Take every line from the material that has the word "Blender" in it.
* Begin Recorded information *
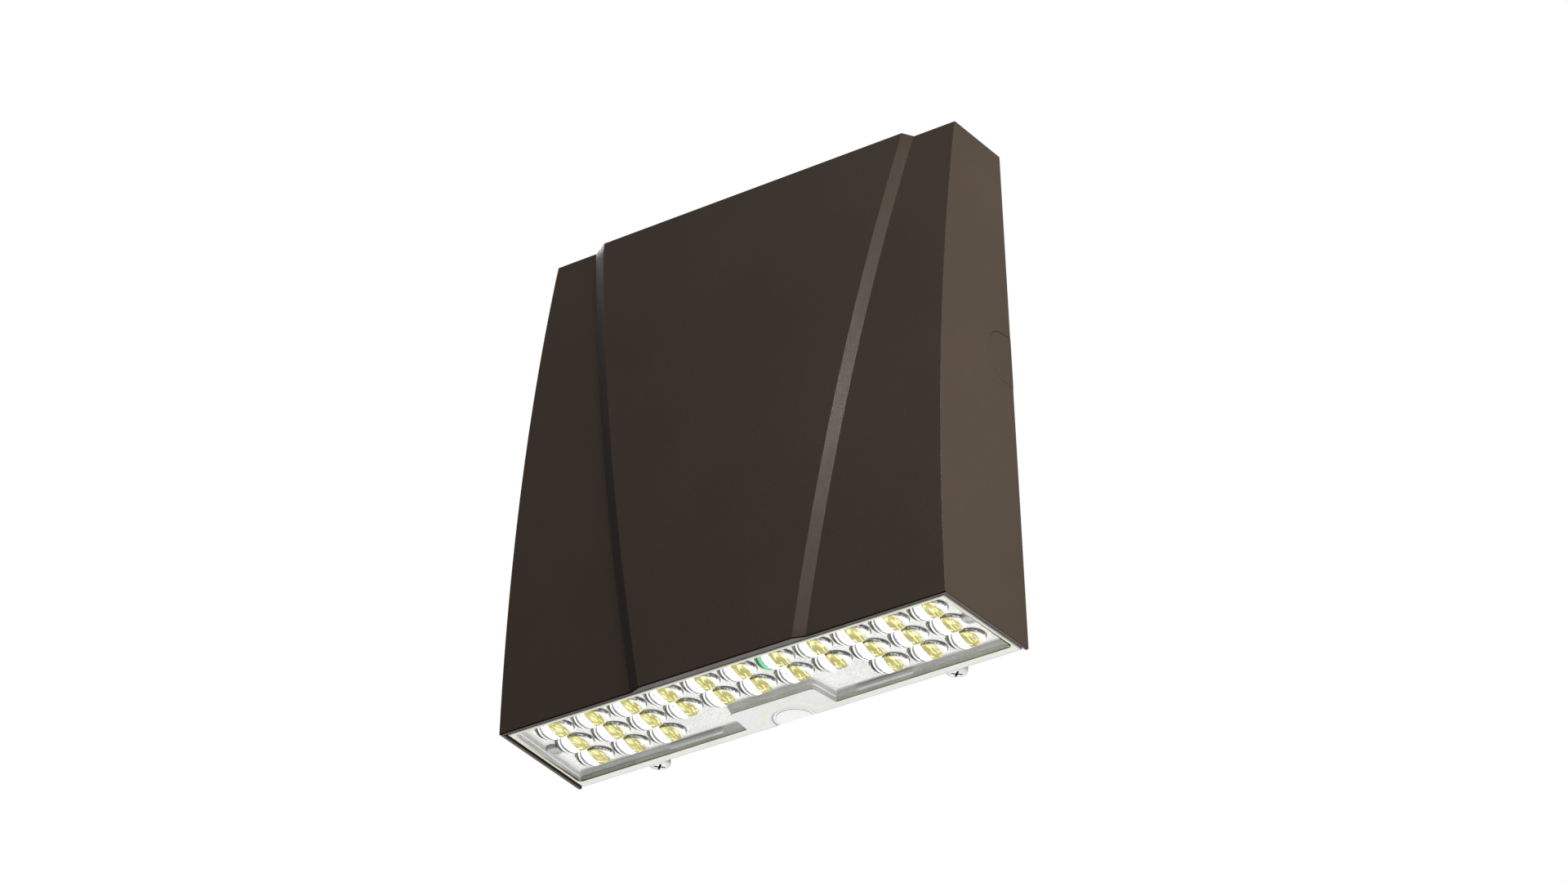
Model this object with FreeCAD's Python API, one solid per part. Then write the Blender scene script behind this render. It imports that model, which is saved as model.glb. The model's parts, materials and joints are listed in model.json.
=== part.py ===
import FreeCAD
import Part
import math
import os
from FreeCAD import Vector

# Wall pack light. Millimetres, +Z up, the wall is the plane y = 0 and the light looks towards -Y.
# The pieces are drawn from the hood's bottom rear edge, then moved so that the origin is the centre
# of the junction box on the wall, level with the side conduit hubs.

# hood
hood_height = 280.5
hood_depth = 69.5            # at the bottom edge, from the rear edge to the front
hood_half_width = 130.0      # at the bottom of the rear edge
bow_radius = 1340.0          # the front leans back along an arc that starts upright at the bottom
side_draft = 1.85            # degrees, the sides close in towards the front
side_lean = 1.70             # degrees, the sides close in towards the top
wall = 2.0
top_wall = 2.5
corner_chamfer = 0.8
find_within = 0.6            # an edge this near to a named place is the one meant

# raised centre panel, widening upwards and running over the top edge
panel_foot_bottom = 50.0     # half width where the bevel leaves the hood, at the bottom and the top
panel_foot_top = 96.3
panel_bevel = 6.2
panel_rise = 2.3
panel_rise_top = 3.3
panel_sections = 6           # outlines that its surface runs through

# gap behind the hood and height of the wire entries
wall_gap = 12.0              # from the hood's rear edge to the wall
entry_height = 158.5         # above the hood's bottom edge

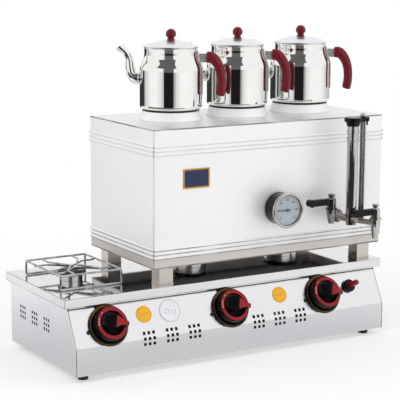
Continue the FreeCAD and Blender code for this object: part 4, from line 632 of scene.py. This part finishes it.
# Discs on the panel. Two of yellow film with an orange ring and a slanting bar, and one of clear film with a
# raised rim and two small rings. They are left plain. Vinyl film is even and half matt, and the clear one is
# a pale gloss on the steel.
DISC_RISE, YELLOW_PLACES, CLEAR_PLACE = 13.36, (-226.0, 123.0), -162.5
INK_OUT, INK_IN = 15.6, 14.9
BAR_SIZE, BAR_HEIGHT, BAR_SLANT = (20, 1.3, 0.1), 1.14, 10
yellow_film = moulded("yellow_film", "f3b41e", 0.3, 3.0, 0.02)
orange_ink = moulded("orange_ink", "cf7a14", 0.35, 3.0, 0.02)
film_outline = [
    (0, 0.3), (18.3, 0.3), (18.5, 0.45), (18.5, 1.0), (18.3, 1.1), (INK_OUT, 1.1), (INK_IN, 1.1), (0, 1.1)
]
discs = []
for place in YELLOW_PLACES:
    disc = turned("disc_blank", film_outline, 72)
    disc.data.materials.append(yellow_film)
    paint(disc, orange_ink, ring_face(INK_IN, INK_OUT))
    deselect()
    bpy.ops.mesh.primitive_cube_add(size=MM, location=(0, 0, BAR_HEIGHT * MM), scale=BAR_SIZE)
    bar = bpy.context.object
    bar.data.materials.append(orange_ink)
    rounded(bar, 0.04, 1)
    bar.rotation_euler.z = math.radians(BAR_SLANT)
    only(bar)
    bpy.ops.object.transform_apply()
    discs.append(set_down(welded("yellow_disc", [disc, bar]), on_panel(place * MM, DISC_RISE)))
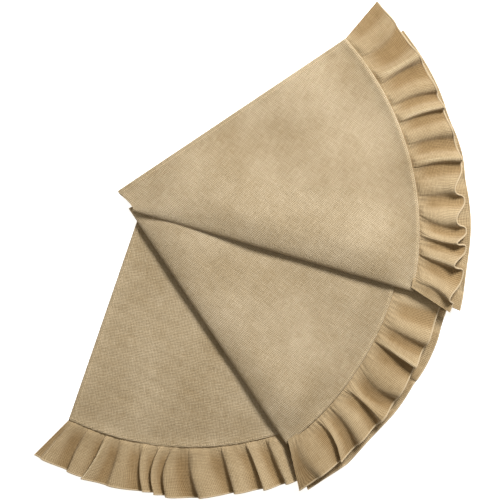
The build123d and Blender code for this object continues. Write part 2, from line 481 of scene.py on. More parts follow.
* End Recorded information *
The output.
Model this object with FreeCAD's Python API, one solid per part. Then write the Blender scene script behind this render. It imports that model, which is saved as model.glb. The model's parts, materials and joints are listed in model.json.
Continue the FreeCAD and Blender code for this object: part 4, from line 632 of scene.py. This part finishes it.
The build123d and Blender code for this object continues. Write part 2, from line 481 of scene.py on. More parts follow.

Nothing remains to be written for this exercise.